Rechtspraak
Uitspraakdatum
10-01-2014
ECLI
ECLI:NL:TAHVD:2014:27
Zaaknummer
6919
Inhoudsindicatie
Geen hoger beroep mogelijk op grond van art. 46 H lid 4. Advocatenwet.
Uitspraak
Beslissing van 10 januari 2013
in de zaak 6919
naar aanleiding van het verzet van:
klager
tegen:
verweerder
1 HET GEDING IN EERSTE AANLEG
Het hof verwijst naar de beslissing van de Raad van Discipline in het ressort Arnhem-Leeuwarden (verder: de raad) van 23 augustus 2013, nummer 155/12, aan partijen toegezonden op 26 augustus 2013, waarbij het verzet van klager tegen de beslissing van de voorzitter van de raad van 9 oktober 2012 ongegrond is verklaard.
2 HET GEDING IN HOGER BEROEP
2.1 Bij beslissing van 3 oktober 2013 heeft de voorzitter van het hof klager kennelijk niet-ontvankelijk geoordeeld in zijn hoger beroep, welk hoger beroep door de griffie van het hof op 20 september 2013 werd ontvangen, en dat hoger beroep op die grond afgewezen. Een afschrift van deze beslissing is aan partijen toegezonden op
3 oktober 2013.
2.2 De verzetschriftuur van klager, gericht tegen voornoemde beslissing van de voorzitter van het hof, is door de griffie van het hof ontvangen op 9 oktober 2013. Het verzet strekt tot gegrondbevinding daarvan.
2.3 Het hof heeft de zaak mondeling behandeld ter openbare zitting van 2 december 2013, waarbij klager en verweerder zijn verschenen.
2.4 Het hof heeft bij zijn beslissing acht geslagen op de stukken die op de zaak betrekking hebben.
3 DE BEOORDELING
3.1 Naar aanleiding van het verzet overweegt het hof als volgt. Artikel 46h lid 4 van de Advocatenwet bepaalt dat tegen een beslissing van de Raad van Discipline waarbij het verzet tegen een beslissing van de voorzitter van de raad ongegrond of niet ontvankelijk wordt verklaard geen rechtsmiddel openstaat. Het hof oordeelt dat de voorzitter van het hof dit terecht heeft overwogen in zijn beslissing van 3 oktober 2013.

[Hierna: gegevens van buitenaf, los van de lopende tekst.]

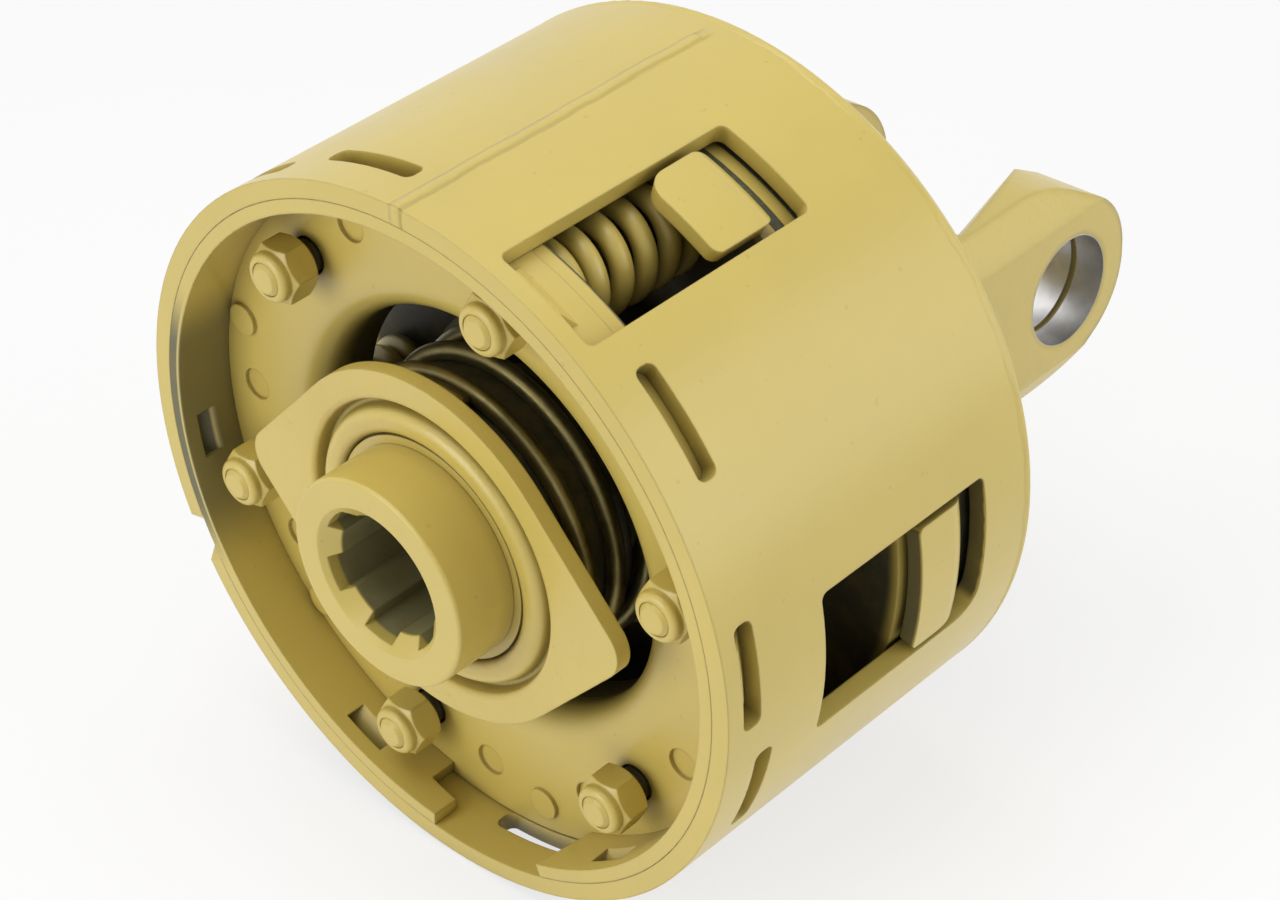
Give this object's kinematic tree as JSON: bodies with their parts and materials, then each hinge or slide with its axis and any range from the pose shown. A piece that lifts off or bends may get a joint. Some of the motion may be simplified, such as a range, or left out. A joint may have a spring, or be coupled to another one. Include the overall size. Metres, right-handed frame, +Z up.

3.2 In het verzetschrift stelt klager dat de raad ‘in haar beslissing voorbij [is] gegaan aan het feit van de geuite bedreiging’. Nog daargelaten dat een zodanige stelling geen grond oplevert voor doorbreking van het appelverbod, de stelling mist feitelijke grondslag. De raad heeft in zijn beslissing verwezen naar de beoordeling door zijn voorzitter en die voorzitter heeft ‘het dreigen met beslaglegging’ niet onbehoorlijk geoordeeld.
3.3 Dit betekent dat aan klager niet de mogelijkheid toekomt om hoger beroep in te stellen tegen de beslissing van de raad. De voorzitter van het hof heeft dus terecht geoordeeld dat klager niet kan worden ontvangen in het door hem ingestelde beroep. Het verzet van klager dient dan ook ongegrond te worden verklaard.
BESLISSING
Het Hof van Discipline:
verklaart het verzet van klager tegen de beslissing van de voorzitter van het Hof van Discipline van 3 oktober 2013 ongegrond.
Aldus gewezen door mr. W.H.B. den Hartog Jager, voorzitter, mrs. L. Ritzema, T. Zuidema, J.P. Balkema en I.E.M. Sutorius, leden, in tegenwoordigheid van mr. I.F. Schouwink, griffier, en in het openbaar uitgesproken op 10 januari 2014.